» **What you will do**
Below is the data. Give it again, complete and exact.

### Available data ###

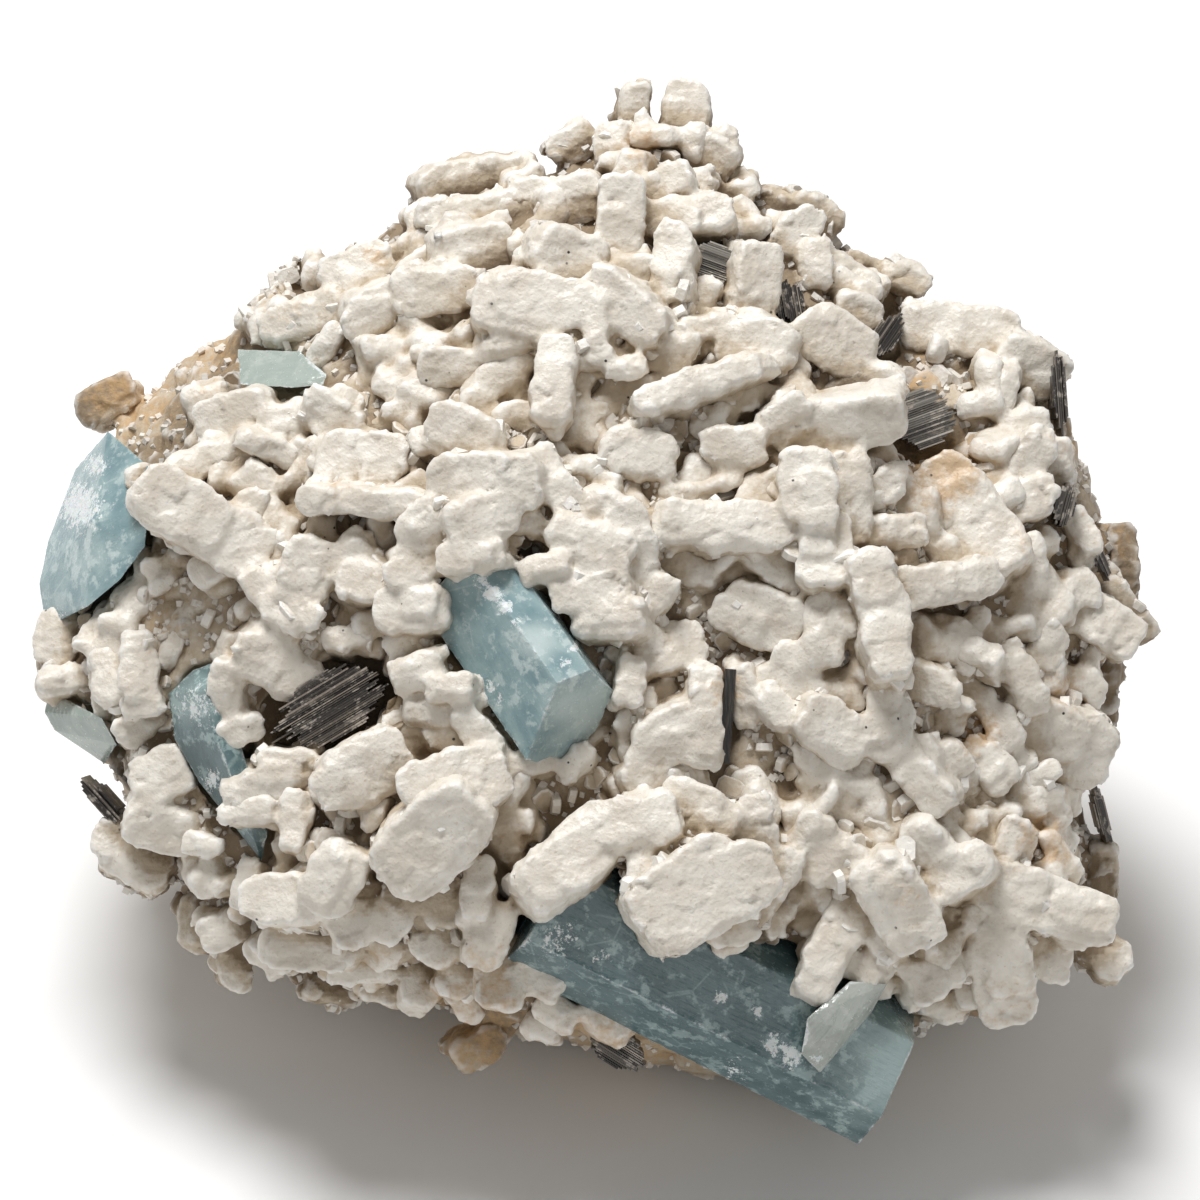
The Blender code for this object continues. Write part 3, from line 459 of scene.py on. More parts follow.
def feldspar_finish(name, unshaded_depth, tan_depth, dusty):
    """Milky white feldspar: painted shade in tan and brown deep in the crevices, on undersides and on
    the back, a painted highlight on convex rims, tan dust, rust in patches, black specks.
    """
    made = Finish(name)
    depth = made.carried("depth")
    edge = made.carried("edge")
    stain = made.carried("stain")
    cloud = made.noise(5.0, 4.0)
    fine = made.noise(0.9, 3.0)
    grit = made.noise(0.35, 2.0)
    milky = made.mix(cloud.within(0.35, 0.65), FELDSPAR_WHITE, FELDSPAR_MILK)
    # Painted shade: tan where the surface lies deep among the crystals and in creases, joined with real
    # tan dust mottling
    low = (depth + (cloud - 0.5) * 3.0 + (fine - 0.5) * 1.6).within(unshaded_depth, tan_depth)
    sheltered = edge.within(0.05, -0.45)
    dust_and_painted_shade = low * 0.8 + sheltered * 0.4 + dusty * fine.within(0.4, 0.75)
    body = made.mix(dust_and_painted_shade.within(0.1, 1.05), milky, FELDSPAR_TAN)
    # Painted shade: brown in the deepest places and creases
    deeper = (depth + (fine - 0.5) * 2.0).within(tan_depth - 0.5, tan_depth + 2.5)
    deep = (deeper * 0.9 + low * sheltered * 0.7 + grit.within(0.56, 0.75) * low * 0.3).within(0.1, 1.1)
    body = made.mix(deep, body, FELDSPAR_BROWN)
    rusty = (stain + (fine - 0.5) * 1.2 + (cloud - 0.5) * 0.8).within(0.35, 0.95)
    body = made.mix(rusty * 0.7, body, RUST)
    spots = made.cells(2.6)
    kept = made.noise(6.0, 2.0).within(0.52, 0.6)
    specks = spots.within(0.085, 0.05) * kept
    body = made.mix(specks, body, SPECK)
    pits = grit.within(0.58, 0.68) * fine.within(0.45, 0.62) * 0.45
    body = made.mix(pits, body, FELDSPAR_TAN)
    # Painted highlight: a paler colour on convex rims
    rim = edge.within(0.1, 0.4) * 0.6
    body = made.mix(rim, body, (0.86, 0.845, 0.81))
    relief = grit * 0.5 + fine * 0.9 + made.cells(0.8) * 0.5
    made.surface(
        Base_Color=body,
        Roughness=(0.42 + 0.3 * dust_and_painted_shade),
        Normal=made.bump(relief, 0.14),
    )
    made.surface(
        IOR=1.53, Subsurface_Weight=0.12, Subsurface_Radius=(1.0, 0.85, 0.7),
        Subsurface_Scale=1.2 * MM,
    )
    return made.material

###

» **Solution**
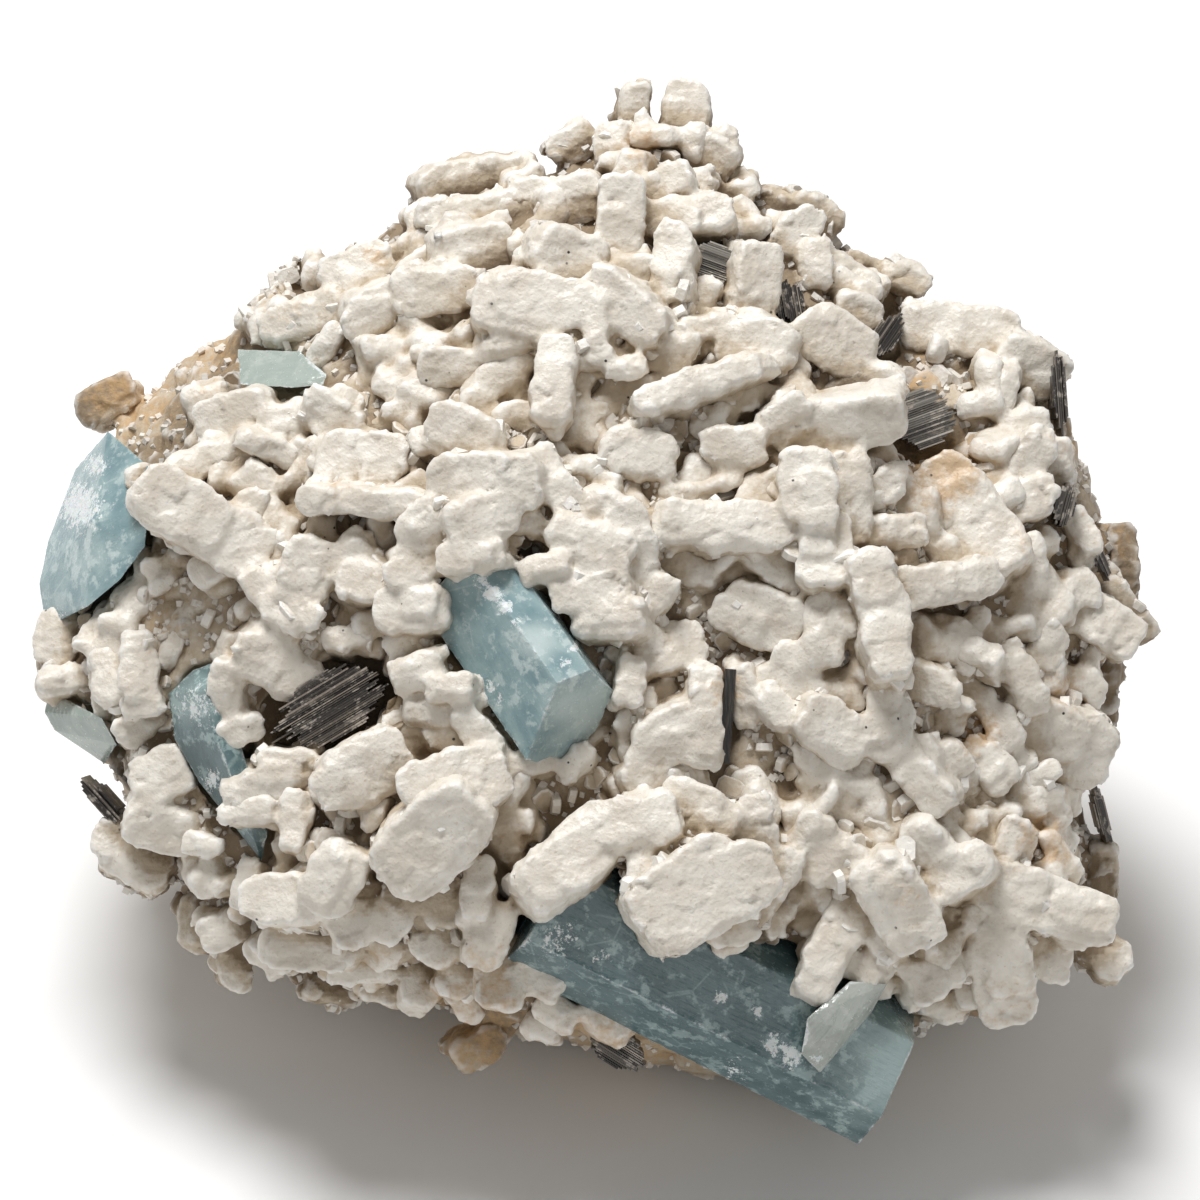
The Blender code for this object continues. Write part 3, from line 459 of scene.py on. More parts follow.
def feldspar_finish(name, unshaded_depth, tan_depth, dusty):
    """Milky white feldspar: painted shade in tan and brown deep in the crevices, on undersides and on
    the back, a painted highlight on convex rims, tan dust, rust in patches, black specks.
    """
    made = Finish(name)
    depth = made.carried("depth")
    edge = made.carried("edge")
    stain = made.carried("stain")
    cloud = made.noise(5.0, 4.0)
    fine = made.noise(0.9, 3.0)
    grit = made.noise(0.35, 2.0)
    milky = made.mix(cloud.within(0.35, 0.65), FELDSPAR_WHITE, FELDSPAR_MILK)
    # Painted shade: tan where the surface lies deep among the crystals and in creases, joined with real
    # tan dust mottling
    low = (depth + (cloud - 0.5) * 3.0 + (fine - 0.5) * 1.6).within(unshaded_depth, tan_depth)
    sheltered = edge.within(0.05, -0.45)
    dust_and_painted_shade = low * 0.8 + sheltered * 0.4 + dusty * fine.within(0.4, 0.75)
    body = made.mix(dust_and_painted_shade.within(0.1, 1.05), milky, FELDSPAR_TAN)
    # Painted shade: brown in the deepest places and creases
    deeper = (depth + (fine - 0.5) * 2.0).within(tan_depth - 0.5, tan_depth + 2.5)
    deep = (deeper * 0.9 + low * sheltered * 0.7 + grit.within(0.56, 0.75) * low * 0.3).within(0.1, 1.1)
    body = made.mix(deep, body, FELDSPAR_BROWN)
    rusty = (stain + (fine - 0.5) * 1.2 + (cloud - 0.5) * 0.8).within(0.35, 0.95)
    body = made.mix(rusty * 0.7, body, RUST)
    spots = made.cells(2.6)
    kept = made.noise(6.0, 2.0).within(0.52, 0.6)
    specks = spots.within(0.085, 0.05) * kept
    body = made.mix(specks, body, SPECK)
    pits = grit.within(0.58, 0.68) * fine.within(0.45, 0.62) * 0.45
    body = made.mix(pits, body, FELDSPAR_TAN)
    # Painted highlight: a paler colour on convex rims
    rim = edge.within(0.1, 0.4) * 0.6
    body = made.mix(rim, body, (0.86, 0.845, 0.81))
    relief = grit * 0.5 + fine * 0.9 + made.cells(0.8) * 0.5
    made.surface(
        Base_Color=body,
        Roughness=(0.42 + 0.3 * dust_and_painted_shade),
        Normal=made.bump(relief, 0.14),
    )
    made.surface(
        IOR=1.53, Subsurface_Weight=0.12, Subsurface_Radius=(1.0, 0.85, 0.7),
        Subsurface_Scale=1.2 * MM,
    )
    return made.material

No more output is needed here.